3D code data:
==========

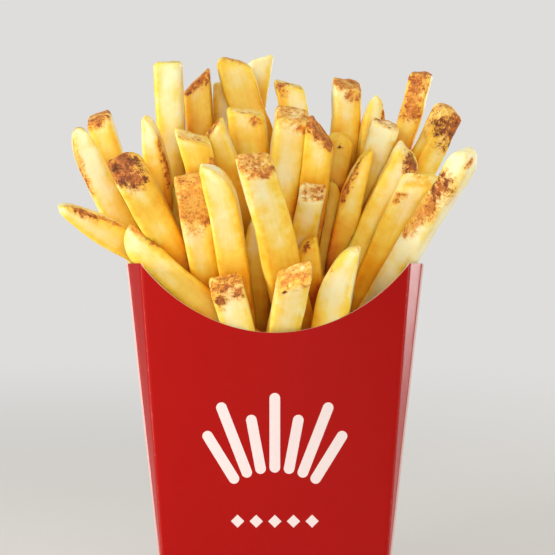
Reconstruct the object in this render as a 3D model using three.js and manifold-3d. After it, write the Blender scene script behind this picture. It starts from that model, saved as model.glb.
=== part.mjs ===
// A portion of french fries standing in a tapered folding carton.
// Millimetres, +Z up. The origin is the centre of the carton's flat base; the low scooped front faces -Y.
import * as THREE from "three";
import { mergeVertices } from "three/addons/utils/BufferGeometryUtils.js";
import Module from "manifold-3d";

const wasm = await Module();
wasm.setup();

// The carton: a front panel with a scooped rim, two flared sides and a taller arched back.
const carton = {
  board: 0.5, // thickness of the folded board
  floor: 0.9,
  rimHeight: 107.2, // at both ends of the scoop
  scoopDip: 20.4, // how far the scoop falls below the rim
  sideDrop: { fold: 1, back: 3.2 }, // the side panels' top edges slope down towards the back
  backTop: 128, // top of the arched back
  frontHalf: { base: 33, rim: 40.4 },
  foldHalf: { base: 33.7, rim: 45.2 }, // a fold in each side, just behind the front panel
  backHalf: { base: 33.9, rim: 45.7 },
  frontY: { base: -17, rim: -22 },
  foldY: { base: -9, rim: -8 },
  backY: { base: 19, rim: 26 },
  frontBow: { base: 2, rim: 7 }, // the panels bulge outwards between their folds
  backBow: { base: 0, rim: 1.5 },
  columns: { front: 26, side: 3, back: 18 },
};

// The packed middle of the heap, which the loose ends stand in.
const core = {
  gap: 0.4, // clear of the board
  shoulder: 82, // the core fills the carton up to here
  dome: [
    { height: 90, share: 0.82 }, // of the section
    { height: 97, share: 0.6 },
    { height: 101, share: 0.3 },
  ],
};

// Each fry is placed as it is seen from this far in front and slightly above, aiming at this point.
const view = { tilt: THREE.MathUtils.degToRad(4), distance: 1100, across: 0.8, up: 101.4 };

const stick = {
  thick: 8.3,
  corner: 0.3, // chamfer of the section, as a share of its smaller half
  rootHeight: 70, // roots end inside the core
  longest: 96,
  endRound: 1, // length over which the end narrows
  endShare: 0.8,
  taperSteps: [0.25, 0.6, 1],
  narrowest: 0.2, // width left at the end of a taper
  thinnest: 0.4, // thickness left there
  roll: { swing: THREE.MathUtils.degToRad(7), step: 2.4 },
};

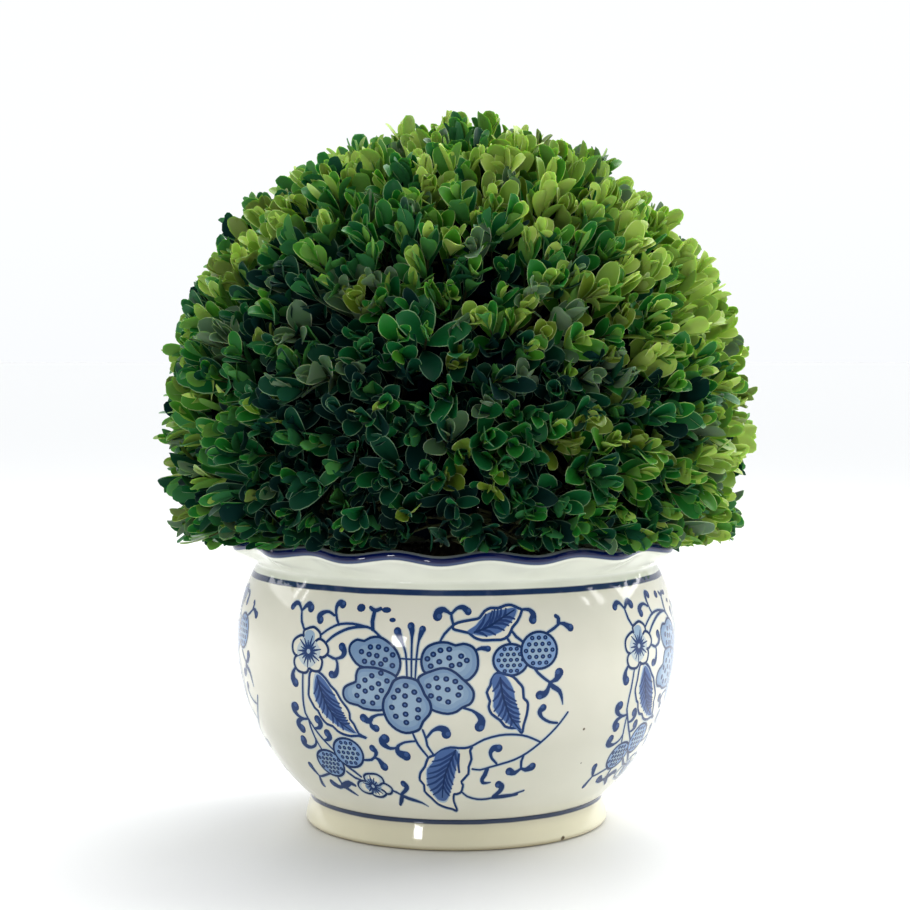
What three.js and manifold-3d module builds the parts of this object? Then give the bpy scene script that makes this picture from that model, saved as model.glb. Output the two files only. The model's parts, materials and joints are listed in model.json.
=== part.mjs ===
// Box topiary ball: a clipped box plant in a footed, glazed pot with a scalloped rim.
// Units are millimetres and +Z is up. The origin is the middle of the pot's foot,
// on the surface that it stands on. The pot's front faces -Y.

import * as THREE from "three";
import { mergeVertices } from "three/addons/utils/BufferGeometryUtils.js";
import Module from "manifold-3d";

// The pot's body is two arcs that meet at the belly: a large one below and a tighter shoulder above.
const BELLY_RADIUS = 108;
const BELLY_HEIGHT = 90.5;
const LOWER_ARC_RADIUS = 100;
const SHOULDER_ARC_RADIUS = 74;
const WALL = 6;
const LOWER_ARC_DIVISIONS = 4;
const SHOULDER_ARC_DIVISIONS = 2;

// The foot is a low drum with a raised underside, so that the pot stands on a flat ring.
const FOOT_RADIUS = 74.8;
const FOOT_CREASE_HEIGHT = 13.8;
const FOOT_EDGE_ROUND = 1.5;
const FOOT_RING_WIDTH = 8;
const FOOT_RECESS = 4;
const FLOOR_TOP = 11;

// Above the neck the collar flares out to a thick rounded lip.
const NECK_HEIGHT = 127.7;
const LIP_UNDERSIDE = 136;
const LIP_TOP = 141.6;
const LIP_RADIUS = 110.5;
const LIP_THICKNESS = 6;
const LIP_INNER_EDGE_DROP = 0.8;
const COLLAR_STEPS = 3;

// The bends of the collar's two faces are set out from the neck's outer and inner edges, and the
// lip's round edge from its outer radius and its underside.
const FLARE_BEND = new THREE.Vector2(5, 4.5);
const INSIDE_BEND = new THREE.Vector2(4, 6);
const LIP_SECTION = [
  new THREE.Vector2(-1, 0),
  new THREE.Vector2(1, 2),
  new THREE.Vector2(0.5, LIP_TOP - LIP_UNDERSIDE),
  new THREE.Vector2(-2.5, LIP_TOP - LIP_UNDERSIDE),
];

// The lip waves out and down in equal lobes. The phase turns one of them to the pot's front.
const LOBE_COUNT = 16;
const LOBE_REACH = 1.5;
const LOBE_DROP = 1.1;
const LOBE_PHASE = THREE.MathUtils.degToRad(3.7);
const SEGMENTS_PER_LOBE = 5;

// Soil fills the pot to a little below the rim, and is level where the stem leaves it.
const SOIL_TOP = 129;
const SOIL_SLOPE_DROP = 2;
const SOIL_LEVEL_RADIUS = 30;
const SOIL_SEGMENTS = 48;
const GAP = 0.4;

// The stem is short and hidden. It flares at the soil, leans a little and ends inside the leaves.
const STEM_LENGTH = 66;
const STEM_FOOT_RADIUS = 9;
const STEM_TIP_RADIUS = 6;
const STEM_FLARE = 4.5;
const STEM_FLARE_HEIGHT = 7;
const STEM_LEAN = 4;
const STEM_RINGS = 10;
const STEM_SIDES = 20;
const STEM_RING_CROWDING = 1.6;
const ROOT_RIDGES = 5;
const ROOT_RIDGE_DEPTH = 0.14;
const ROOT_RIDGE_FADE = 8;

// The clipped leaves fill a ball that is cut level just above the pot's rim.
const BALL_BASE = LIP_TOP + LOBE_DROP + GAP;
const BALL_RADIUS = 145;
const BALL_HALF_HEIGHT = 149;
const BALL_CENTRE_HEIGHT = 195;
const BALL_SQUARENESS = 2.1;
const BALL_EDGE_ROUND = 7;
const BALL_EDGE_STEPS = 3;
const BALL_SIDE_STEPS = 20;
const BALL_SEGMENTS = 60;
const BALL_UNEVENNESS = 0.9;
const BALL_UNEVENNESS_FADE = 21;

// Each wave of the ball's unevenness has a direction with its spatial frequency, and a phase.
const BALL_WAVES = [
  { direction: new THREE.Vector3(13, 6, 5), phase: 0.4 },
  { direction: new THREE.Vector3(-8, 12, 7), phase: 2.1 },
  { direction: new THREE.Vector3(4, -11, 13), phase: 4.0 },
];

const GLAZE_FINISH = { color: 0xe2dfce, roughness: 0.12 };
const SOIL_FINISH = { color: 0x2e231a, roughness: 0.95 };
const BARK_FINISH = { color: 0x6b5740, roughness: 0.8 };
const LEAF_FINISH = { color: 0x2f5a22, roughness: 0.5 };

const wasm = await Module();
wasm.setup();

// Turns a profile of radius and height round the Z axis.
function lathe(profile, segments) {
  return new THREE.LatheGeometry(profile, segments).rotateX(Math.PI / 2);
}

// Moves every vertex of a geometry by a function that edits the point it is given.
function reshape(geometry, edit) {
  const positions = geometry.attributes.position;
  const point = new THREE.Vector3();
  for (let index = 0; index < positions.count; index += 1) {
    point.fromBufferAttribute(positions, index);
    edit(point);
    positions.setXYZ(index, point.x, point.y, point.z);
  }
  return geometry;
}

function toSolid(geometry) {
  const bare = geometry.clone();
  bare.deleteAttribute("normal");
  bare.deleteAttribute("uv");
  const merged = mergeVertices(bare);
  return new wasm.Manifold(
    new wasm.Mesh({
      numProp: 3,
      vertProperties: new Float32Array(merged.attributes.position.array),
      triVerts: new Uint32Array(merged.index.array),
    }),
  );
}

function toGeometry(solid) {
  const mesh = solid.getMesh();
  const geometry = new THREE.BufferGeometry();
  geometry.setAttribute("position", new THREE.BufferAttribute(mesh.vertProperties, 3));
  geometry.setIndex(new THREE.BufferAttribute(mesh.triVerts, 1));
  geometry.computeVertexNormals();
  return geometry;
}

// An arc of the body's wall, moved in from the outer face by an inset, from one height to another.
// A path gives two points for each division of an arc.
function wallArc(arcRadius, inset, fromHeight, toHeight, divisions) {
  const radius = arcRadius - inset;
  const centre = BELLY_RADIUS - arcRadius;
  const fromAngle = Math.asin((fromHeight - BELLY_HEIGHT) / radius);
  const toAngle = Math.asin((toHeight - BELLY_HEIGHT) / radius);
  const arc = new THREE.Path();
  arc.absarc(centre, BELLY_HEIGHT, radius, fromAngle, toAngle, toHeight < fromHeight);
  return arc.getPoints(divisions);
}

// The outer face of the foot and body, from the foot's ring up to the neck.
function outerWall() {
  const footEdge = new THREE.Path();
  footEdge.absarc(FOOT_RADIUS - FOOT_EDGE_ROUND, FOOT_EDGE_ROUND, FOOT_EDGE_ROUND, -Math.PI / 2, 0);
  return [
    ...footEdge.getPoints(1),
    ...wallArc(LOWER_ARC_RADIUS, 0, FOOT_CREASE_HEIGHT, BELLY_HEIGHT, LOWER_ARC_DIVISIONS),
    ...wallArc(SHOULDER_ARC_RADIUS, 0, BELLY_HEIGHT, NECK_HEIGHT, SHOULDER_ARC_DIVISIONS).slice(1),
  ];
}

// The flared collar and its lip, from the outer face of the neck over to the inner face.
function collar(neckOuter, neckInner) {
  const lipCorner = new THREE.Vector2(LIP_RADIUS, LIP_UNDERSIDE);
  const lipPoints = LIP_SECTION.map((offset) => offset.clone().add(lipCorner));
  const flare = new THREE.QuadraticBezierCurve(
    neckOuter,
    neckOuter.clone().add(FLARE_BEND),
    lipPoints[0],
  );
  const lip = new THREE.CubicBezierCurve(...lipPoints);
  const inside = new THREE.QuadraticBezierCurve(
    new THREE.Vector2(LIP_RADIUS - LIP_THICKNESS, LIP_TOP - LIP_INNER_EDGE_DROP),
    neckInner.clone().add(INSIDE_BEND),
    neckInner,
  );
  return [
    ...flare.getPoints(COLLAR_STEPS).slice(1),
    ...lip.getPoints(COLLAR_STEPS).slice(1),
    ...inside.getPoints(COLLAR_STEPS),
  ];
}

// How far a height takes part in the scallops: nothing at the neck, all of it at the lip.
function lobeShare(height) {
  return THREE.MathUtils.smoothstep(height, NECK_HEIGHT, LIP_UNDERSIDE);
}

function makePot() {
  const outer = outerWall();
  const inner = [
    ...wallArc(SHOULDER_ARC_RADIUS, WALL, NECK_HEIGHT, BELLY_HEIGHT, 1),
    ...wallArc(LOWER_ARC_RADIUS, WALL, BELLY_HEIGHT, FLOOR_TOP + WALL, 2).slice(1),
  ];
  const profile = [
    new THREE.Vector2(0, FOOT_RECESS),
    new THREE.Vector2(FOOT_RADIUS - FOOT_RING_WIDTH - FOOT_RECESS, FOOT_RECESS),
    new THREE.Vector2(FOOT_RADIUS - FOOT_RING_WIDTH, 0),
    ...outer,
    ...collar(outer.at(-1), inner[0]),
    ...inner.slice(1),
    new THREE.Vector2(inner.at(-1).x - WALL, FLOOR_TOP),
    new THREE.Vector2(0, FLOOR_TOP),
  ];
  return reshape(lathe(profile, LOBE_COUNT * SEGMENTS_PER_LOBE), (point) => {
    const angle = Math.atan2(point.x, -point.y);
    const wave = lobeShare(point.z) * Math.cos(LOBE_COUNT * (angle + LOBE_PHASE));
    point.x += LOBE_REACH * wave * Math.sin(angle);
    point.y -= LOBE_REACH * wave * Math.cos(angle);
    point.z -= LOBE_DROP * wave;
  });
}

function makeSoil() {
  const inset = WALL + GAP;
  const edgeHeight = SOIL_TOP - SOIL_SLOPE_DROP;
  const wall = [
    ...wallArc(LOWER_ARC_RADIUS, inset, FLOOR_TOP + WALL + GAP, BELLY_HEIGHT, 2),
    ...wallArc(SHOULDER_ARC_RADIUS, inset, BELLY_HEIGHT, edgeHeight, 1).slice(1),
  ];
  return lathe(
    [
      new THREE.Vector2(0, FLOOR_TOP + GAP),
      new THREE.Vector2(wall[0].x - WALL, FLOOR_TOP + GAP),
      ...wall,
      new THREE.Vector2(SOIL_LEVEL_RADIUS, SOIL_TOP),
      new THREE.Vector2(0, SOIL_TOP),
    ],
    SOIL_SEGMENTS,
  );
}

// The stem's surface, grown outwards by a clearance when it is used to cut the leaves round it.
function stemGeometry(clearance) {
  const foot = SOIL_TOP + GAP - clearance;
  const length = STEM_LENGTH + 2 * clearance;
  const profile = [new THREE.Vector2(0, foot)];
  for (let ring = 0; ring <= STEM_RINGS; ring += 1) {
    const share = (ring / STEM_RINGS) ** STEM_RING_CROWDING;
    const taper = THREE.MathUtils.lerp(STEM_FOOT_RADIUS, STEM_TIP_RADIUS, share);
    const flare = STEM_FLARE * Math.exp((-share * length) / STEM_FLARE_HEIGHT);
    profile.push(new THREE.Vector2(taper + flare + clearance, foot + share * length));
  }
  profile.push(new THREE.Vector2(0, foot + length));
  return reshape(lathe(profile, STEM_SIDES), (point) => {
    const rise = (point.z - foot) / length;
    const angle = Math.atan2(point.y, point.x);
    const depth = ROOT_RIDGE_DEPTH * Math.exp(-rise * ROOT_RIDGE_FADE);
    const ridge = 1 + depth * Math.cos(ROOT_RIDGES * angle);
    point.set(point.x * ridge + STEM_LEAN * rise ** 2, point.y * ridge, point.z);
  });
}

// The ball's outline from the middle of its level underside, round the edge and up to the top.
function ballProfile() {
  const radiusAt = (height) => {
    const share = Math.abs(height - BALL_CENTRE_HEIGHT) / BALL_HALF_HEIGHT;
    return BALL_RADIUS * (1 - share ** BALL_SQUARENESS) ** (1 / BALL_SQUARENESS);
  };
  const start = BALL_BASE + BALL_EDGE_ROUND;
  const edge = new THREE.QuadraticBezierCurve(
    new THREE.Vector2(radiusAt(BALL_BASE) - BALL_EDGE_ROUND, BALL_BASE),
    new THREE.Vector2(radiusAt(BALL_BASE), BALL_BASE),
    new THREE.Vector2(radiusAt(start), start),
  );
  const top = BALL_CENTRE_HEIGHT + BALL_HALF_HEIGHT;
  const side = [];
  for (let step = 1; step < BALL_SIDE_STEPS; step += 1) {
    const height = start + (top - start) * Math.sin((Math.PI / 2) * (step / BALL_SIDE_STEPS));
    side.push(new THREE.Vector2(radiusAt(height), height));
  }
  return [
    new THREE.Vector2(0, BALL_BASE),
    ...edge.getPoints(BALL_EDGE_STEPS),
    ...side,
    new THREE.Vector2(0, top),
  ];
}

// The uneven ball of leaves, centred over the pot, with a pocket cut for the stem.
function makeLeafBall() {
  const centre = new THREE.Vector3(0, 0, BALL_CENTRE_HEIGHT);
  const outward = new THREE.Vector3();
  const fadeEnd = BALL_BASE + BALL_UNEVENNESS_FADE;
  const ball = reshape(lathe(ballProfile(), BALL_SEGMENTS), (point) => {
    outward.subVectors(point, centre).normalize();
    let swell = 0;
    for (const { direction, phase } of BALL_WAVES) {
      swell += BALL_UNEVENNESS * Math.sin(direction.dot(outward) + phase);
    }
    swell *= THREE.MathUtils.smoothstep(point.z, BALL_BASE, fadeEnd);
    point.addScaledVector(outward, swell);
  });
  ball.computeBoundingBox();
  const middle = ball.boundingBox.getCenter(new THREE.Vector3());
  ball.translate(-middle.x, -middle.y, 0);
  return toGeometry(toSolid(ball).subtract(toSolid(stemGeometry(GAP))));
}

// One named mesh with its own plain finish.
function addNode(group, name, geometry, finish) {
  const mesh = new THREE.Mesh(geometry, new THREE.MeshStandardMaterial({ ...finish, metalness: 0 }));
  mesh.name = name;
  group.add(mesh);
}

const group = new THREE.Group();
addNode(group, "pot", makePot(), GLAZE_FINISH);
addNode(group, "soil", makeSoil(), SOIL_FINISH);
addNode(group, "stem", stemGeometry(0), BARK_FINISH);
addNode(group, "leaf_ball", makeLeafBall(), LEAF_FINISH);

export default group;
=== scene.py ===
"""The looks of a box topiary ball in a footed, glazed pot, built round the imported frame.

Sizes are in millimetres, and turn into metres where a mesh is made. The pot's front faces -Y.
"""

import json
import logging
import math
from dataclasses import dataclass, field
from enum import Enum, IntEnum
from random import Random
from typing import Sequence

import bpy
import numpy as np
from bpy.types import Material, Mesh, Node, NodeSocket, NodeTree, Object
from mathutils import Matrix, Vector, geometry, noise
from mathutils.bvhtree import BVHTree

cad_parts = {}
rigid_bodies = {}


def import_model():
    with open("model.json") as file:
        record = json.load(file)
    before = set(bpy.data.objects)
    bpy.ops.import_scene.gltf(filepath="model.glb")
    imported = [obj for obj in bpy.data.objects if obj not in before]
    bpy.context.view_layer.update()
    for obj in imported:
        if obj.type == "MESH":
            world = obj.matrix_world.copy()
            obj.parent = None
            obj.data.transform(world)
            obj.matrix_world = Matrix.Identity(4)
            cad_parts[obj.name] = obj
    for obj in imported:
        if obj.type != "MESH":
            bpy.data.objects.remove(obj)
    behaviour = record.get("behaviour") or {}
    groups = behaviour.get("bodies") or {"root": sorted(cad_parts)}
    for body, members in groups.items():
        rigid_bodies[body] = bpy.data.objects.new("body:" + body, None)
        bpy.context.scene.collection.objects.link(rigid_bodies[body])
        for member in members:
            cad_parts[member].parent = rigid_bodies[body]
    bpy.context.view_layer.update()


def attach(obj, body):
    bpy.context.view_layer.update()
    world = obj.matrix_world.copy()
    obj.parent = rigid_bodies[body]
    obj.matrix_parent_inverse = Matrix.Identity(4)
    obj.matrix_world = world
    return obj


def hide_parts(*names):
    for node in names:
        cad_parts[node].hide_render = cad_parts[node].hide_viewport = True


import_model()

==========

SHORT PROBLEM: Filter lines by "record" and return each hit.

REPLY TO THE EXERCISE:
        record = json.load(file)
    behaviour = record.get("behaviour") or {}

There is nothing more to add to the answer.